━━━━━ Data excerpt ━━━━━

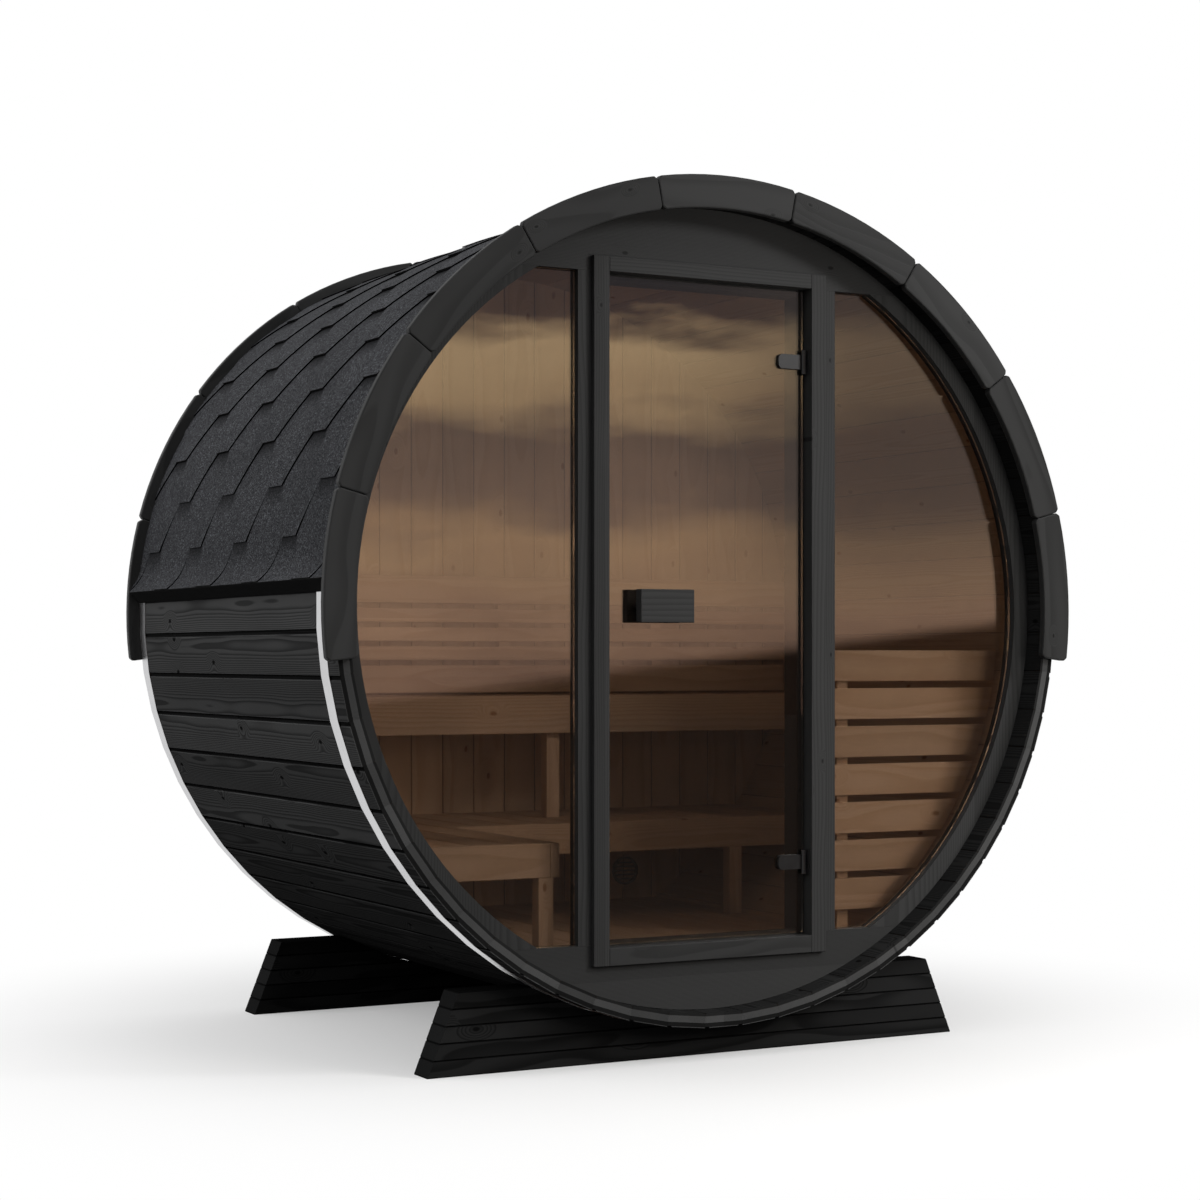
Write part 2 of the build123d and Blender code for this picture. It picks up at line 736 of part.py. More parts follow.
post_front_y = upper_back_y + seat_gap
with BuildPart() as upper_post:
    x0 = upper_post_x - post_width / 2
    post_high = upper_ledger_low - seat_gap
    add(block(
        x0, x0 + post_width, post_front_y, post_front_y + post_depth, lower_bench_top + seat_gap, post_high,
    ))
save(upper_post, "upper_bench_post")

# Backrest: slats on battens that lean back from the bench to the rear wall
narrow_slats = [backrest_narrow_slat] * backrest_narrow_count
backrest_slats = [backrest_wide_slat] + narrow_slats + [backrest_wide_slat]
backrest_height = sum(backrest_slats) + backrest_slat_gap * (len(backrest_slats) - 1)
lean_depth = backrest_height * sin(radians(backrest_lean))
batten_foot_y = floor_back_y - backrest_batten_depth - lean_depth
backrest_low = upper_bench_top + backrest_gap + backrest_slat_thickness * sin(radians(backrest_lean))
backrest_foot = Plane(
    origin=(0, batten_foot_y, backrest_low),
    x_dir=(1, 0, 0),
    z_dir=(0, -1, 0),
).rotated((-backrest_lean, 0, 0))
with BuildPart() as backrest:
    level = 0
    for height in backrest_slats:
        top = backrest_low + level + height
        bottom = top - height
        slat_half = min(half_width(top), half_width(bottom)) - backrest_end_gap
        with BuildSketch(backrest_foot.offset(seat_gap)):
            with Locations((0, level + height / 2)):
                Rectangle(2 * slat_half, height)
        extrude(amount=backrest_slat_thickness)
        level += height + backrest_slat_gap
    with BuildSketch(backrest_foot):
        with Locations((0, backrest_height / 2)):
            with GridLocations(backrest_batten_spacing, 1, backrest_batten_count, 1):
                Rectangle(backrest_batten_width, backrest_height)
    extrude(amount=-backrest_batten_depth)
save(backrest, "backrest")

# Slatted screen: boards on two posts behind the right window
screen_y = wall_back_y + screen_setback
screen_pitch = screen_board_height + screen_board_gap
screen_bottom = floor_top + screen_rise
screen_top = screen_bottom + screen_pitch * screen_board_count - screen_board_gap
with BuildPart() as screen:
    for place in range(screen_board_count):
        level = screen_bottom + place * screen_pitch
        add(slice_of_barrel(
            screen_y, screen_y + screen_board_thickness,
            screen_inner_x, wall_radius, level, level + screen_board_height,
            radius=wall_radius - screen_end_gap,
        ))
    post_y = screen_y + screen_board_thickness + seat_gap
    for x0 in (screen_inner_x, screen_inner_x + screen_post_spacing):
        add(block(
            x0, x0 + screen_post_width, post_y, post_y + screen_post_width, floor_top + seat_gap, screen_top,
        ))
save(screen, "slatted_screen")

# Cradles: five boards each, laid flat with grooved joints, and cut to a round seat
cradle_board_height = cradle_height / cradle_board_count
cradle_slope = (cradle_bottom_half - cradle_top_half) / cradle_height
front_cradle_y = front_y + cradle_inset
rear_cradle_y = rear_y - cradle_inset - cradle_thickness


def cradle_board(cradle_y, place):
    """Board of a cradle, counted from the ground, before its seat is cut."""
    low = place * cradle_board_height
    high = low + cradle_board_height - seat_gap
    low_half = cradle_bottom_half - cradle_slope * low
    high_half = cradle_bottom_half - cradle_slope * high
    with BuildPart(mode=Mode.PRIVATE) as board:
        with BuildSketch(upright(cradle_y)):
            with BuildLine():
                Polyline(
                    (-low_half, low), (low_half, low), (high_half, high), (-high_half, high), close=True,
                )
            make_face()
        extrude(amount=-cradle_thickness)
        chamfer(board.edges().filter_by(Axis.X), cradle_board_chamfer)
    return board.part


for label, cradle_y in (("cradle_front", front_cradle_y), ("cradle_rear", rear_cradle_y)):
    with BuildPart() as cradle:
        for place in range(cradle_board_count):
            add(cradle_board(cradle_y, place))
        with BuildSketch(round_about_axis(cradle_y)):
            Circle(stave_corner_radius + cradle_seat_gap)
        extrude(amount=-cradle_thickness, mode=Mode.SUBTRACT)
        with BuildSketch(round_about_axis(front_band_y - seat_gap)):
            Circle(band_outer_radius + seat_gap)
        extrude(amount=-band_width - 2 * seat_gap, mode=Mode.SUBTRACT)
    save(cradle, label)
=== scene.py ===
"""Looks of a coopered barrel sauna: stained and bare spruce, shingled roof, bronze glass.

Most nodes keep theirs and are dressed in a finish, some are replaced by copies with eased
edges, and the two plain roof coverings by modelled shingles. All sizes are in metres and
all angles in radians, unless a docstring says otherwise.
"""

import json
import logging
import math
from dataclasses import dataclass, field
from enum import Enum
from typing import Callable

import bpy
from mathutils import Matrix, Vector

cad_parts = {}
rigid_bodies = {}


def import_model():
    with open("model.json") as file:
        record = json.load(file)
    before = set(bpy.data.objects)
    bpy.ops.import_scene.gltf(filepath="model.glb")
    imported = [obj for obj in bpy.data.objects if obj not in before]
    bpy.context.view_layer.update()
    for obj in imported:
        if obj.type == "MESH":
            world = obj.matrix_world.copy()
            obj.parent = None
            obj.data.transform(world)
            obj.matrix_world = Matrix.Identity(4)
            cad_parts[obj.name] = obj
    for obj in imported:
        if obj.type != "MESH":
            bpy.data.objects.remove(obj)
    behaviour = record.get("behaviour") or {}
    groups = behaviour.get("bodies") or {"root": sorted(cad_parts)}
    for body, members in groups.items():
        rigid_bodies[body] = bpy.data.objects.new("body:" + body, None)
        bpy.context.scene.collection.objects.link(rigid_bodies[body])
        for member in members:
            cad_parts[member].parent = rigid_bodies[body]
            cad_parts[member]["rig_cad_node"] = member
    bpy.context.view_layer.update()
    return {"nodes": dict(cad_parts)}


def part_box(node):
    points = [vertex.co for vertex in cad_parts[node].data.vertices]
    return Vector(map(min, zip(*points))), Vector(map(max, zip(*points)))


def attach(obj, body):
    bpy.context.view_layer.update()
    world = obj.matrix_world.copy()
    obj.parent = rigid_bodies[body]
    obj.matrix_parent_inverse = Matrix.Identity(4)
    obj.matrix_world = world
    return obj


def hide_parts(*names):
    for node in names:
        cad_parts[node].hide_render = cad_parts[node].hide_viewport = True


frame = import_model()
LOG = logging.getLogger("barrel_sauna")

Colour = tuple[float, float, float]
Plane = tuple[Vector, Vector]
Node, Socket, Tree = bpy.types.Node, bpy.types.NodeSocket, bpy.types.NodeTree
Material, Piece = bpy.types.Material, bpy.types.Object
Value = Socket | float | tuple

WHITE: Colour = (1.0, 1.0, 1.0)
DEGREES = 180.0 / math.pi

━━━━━

What is being asked => All of the lines above must be returned exactly.

Correct result =>
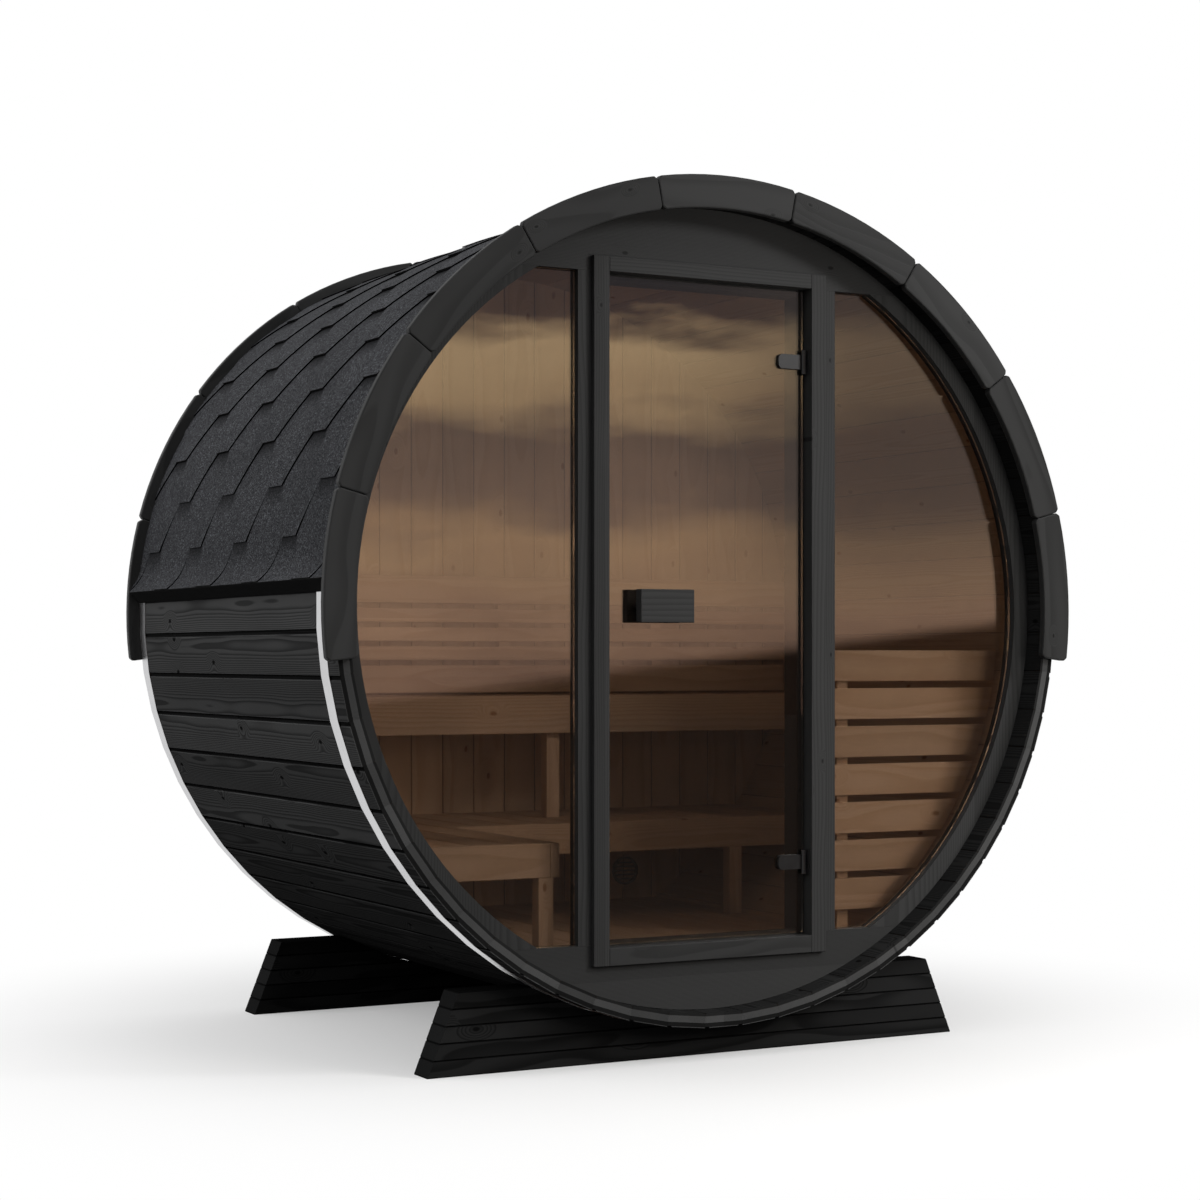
Write part 2 of the build123d and Blender code for this picture. It picks up at line 736 of part.py. More parts follow.
post_front_y = upper_back_y + seat_gap
with BuildPart() as upper_post:
    x0 = upper_post_x - post_width / 2
    post_high = upper_ledger_low - seat_gap
    add(block(
        x0, x0 + post_width, post_front_y, post_front_y + post_depth, lower_bench_top + seat_gap, post_high,
    ))
save(upper_post, "upper_bench_post")

# Backrest: slats on battens that lean back from the bench to the rear wall
narrow_slats = [backrest_narrow_slat] * backrest_narrow_count
backrest_slats = [backrest_wide_slat] + narrow_slats + [backrest_wide_slat]
backrest_height = sum(backrest_slats) + backrest_slat_gap * (len(backrest_slats) - 1)
lean_depth = backrest_height * sin(radians(backrest_lean))
batten_foot_y = floor_back_y - backrest_batten_depth - lean_depth
backrest_low = upper_bench_top + backrest_gap + backrest_slat_thickness * sin(radians(backrest_lean))
backrest_foot = Plane(
    origin=(0, batten_foot_y, backrest_low),
    x_dir=(1, 0, 0),
    z_dir=(0, -1, 0),
).rotated((-backrest_lean, 0, 0))
with BuildPart() as backrest:
    level = 0
    for height in backrest_slats:
        top = backrest_low + level + height
        bottom = top - height
        slat_half = min(half_width(top), half_width(bottom)) - backrest_end_gap
        with BuildSketch(backrest_foot.offset(seat_gap)):
            with Locations((0, level + height / 2)):
                Rectangle(2 * slat_half, height)
        extrude(amount=backrest_slat_thickness)
        level += height + backrest_slat_gap
    with BuildSketch(backrest_foot):
        with Locations((0, backrest_height / 2)):
            with GridLocations(backrest_batten_spacing, 1, backrest_batten_count, 1):
                Rectangle(backrest_batten_width, backrest_height)
    extrude(amount=-backrest_batten_depth)
save(backrest, "backrest")

# Slatted screen: boards on two posts behind the right window
screen_y = wall_back_y + screen_setback
screen_pitch = screen_board_height + screen_board_gap
screen_bottom = floor_top + screen_rise
screen_top = screen_bottom + screen_pitch * screen_board_count - screen_board_gap
with BuildPart() as screen:
    for place in range(screen_board_count):
        level = screen_bottom + place * screen_pitch
        add(slice_of_barrel(
            screen_y, screen_y + screen_board_thickness,
            screen_inner_x, wall_radius, level, level + screen_board_height,
            radius=wall_radius - screen_end_gap,
        ))
    post_y = screen_y + screen_board_thickness + seat_gap
    for x0 in (screen_inner_x, screen_inner_x + screen_post_spacing):
        add(block(
            x0, x0 + screen_post_width, post_y, post_y + screen_post_width, floor_top + seat_gap, screen_top,
        ))
save(screen, "slatted_screen")

# Cradles: five boards each, laid flat with grooved joints, and cut to a round seat
cradle_board_height = cradle_height / cradle_board_count
cradle_slope = (cradle_bottom_half - cradle_top_half) / cradle_height
front_cradle_y = front_y + cradle_inset
rear_cradle_y = rear_y - cradle_inset - cradle_thickness


def cradle_board(cradle_y, place):
    """Board of a cradle, counted from the ground, before its seat is cut."""
    low = place * cradle_board_height
    high = low + cradle_board_height - seat_gap
    low_half = cradle_bottom_half - cradle_slope * low
    high_half = cradle_bottom_half - cradle_slope * high
    with BuildPart(mode=Mode.PRIVATE) as board:
        with BuildSketch(upright(cradle_y)):
            with BuildLine():
                Polyline(
                    (-low_half, low), (low_half, low), (high_half, high), (-high_half, high), close=True,
                )
            make_face()
        extrude(amount=-cradle_thickness)
        chamfer(board.edges().filter_by(Axis.X), cradle_board_chamfer)
    return board.part


for label, cradle_y in (("cradle_front", front_cradle_y), ("cradle_rear", rear_cradle_y)):
    with BuildPart() as cradle:
        for place in range(cradle_board_count):
            add(cradle_board(cradle_y, place))
        with BuildSketch(round_about_axis(cradle_y)):
            Circle(stave_corner_radius + cradle_seat_gap)
        extrude(amount=-cradle_thickness, mode=Mode.SUBTRACT)
        with BuildSketch(round_about_axis(front_band_y - seat_gap)):
            Circle(band_outer_radius + seat_gap)
        extrude(amount=-band_width - 2 * seat_gap, mode=Mode.SUBTRACT)
    save(cradle, label)
=== scene.py ===
"""Looks of a coopered barrel sauna: stained and bare spruce, shingled roof, bronze glass.

Most nodes keep theirs and are dressed in a finish, some are replaced by copies with eased
edges, and the two plain roof coverings by modelled shingles. All sizes are in metres and
all angles in radians, unless a docstring says otherwise.
"""

import json
import logging
import math
from dataclasses import dataclass, field
from enum import Enum
from typing import Callable

import bpy
from mathutils import Matrix, Vector

cad_parts = {}
rigid_bodies = {}


def import_model():
    with open("model.json") as file:
        record = json.load(file)
    before = set(bpy.data.objects)
    bpy.ops.import_scene.gltf(filepath="model.glb")
    imported = [obj for obj in bpy.data.objects if obj not in before]
    bpy.context.view_layer.update()
    for obj in imported:
        if obj.type == "MESH":
            world = obj.matrix_world.copy()
            obj.parent = None
            obj.data.transform(world)
            obj.matrix_world = Matrix.Identity(4)
            cad_parts[obj.name] = obj
    for obj in imported:
        if obj.type != "MESH":
            bpy.data.objects.remove(obj)
    behaviour = record.get("behaviour") or {}
    groups = behaviour.get("bodies") or {"root": sorted(cad_parts)}
    for body, members in groups.items():
        rigid_bodies[body] = bpy.data.objects.new("body:" + body, None)
        bpy.context.scene.collection.objects.link(rigid_bodies[body])
        for member in members:
            cad_parts[member].parent = rigid_bodies[body]
            cad_parts[member]["rig_cad_node"] = member
    bpy.context.view_layer.update()
    return {"nodes": dict(cad_parts)}


def part_box(node):
    points = [vertex.co for vertex in cad_parts[node].data.vertices]
    return Vector(map(min, zip(*points))), Vector(map(max, zip(*points)))


def attach(obj, body):
    bpy.context.view_layer.update()
    world = obj.matrix_world.copy()
    obj.parent = rigid_bodies[body]
    obj.matrix_parent_inverse = Matrix.Identity(4)
    obj.matrix_world = world
    return obj


def hide_parts(*names):
    for node in names:
        cad_parts[node].hide_render = cad_parts[node].hide_viewport = True


frame = import_model()
LOG = logging.getLogger("barrel_sauna")

Colour = tuple[float, float, float]
Plane = tuple[Vector, Vector]
Node, Socket, Tree = bpy.types.Node, bpy.types.NodeSocket, bpy.types.NodeTree
Material, Piece = bpy.types.Material, bpy.types.Object
Value = Socket | float | tuple

WHITE: Colour = (1.0, 1.0, 1.0)
DEGREES = 180.0 / math.pi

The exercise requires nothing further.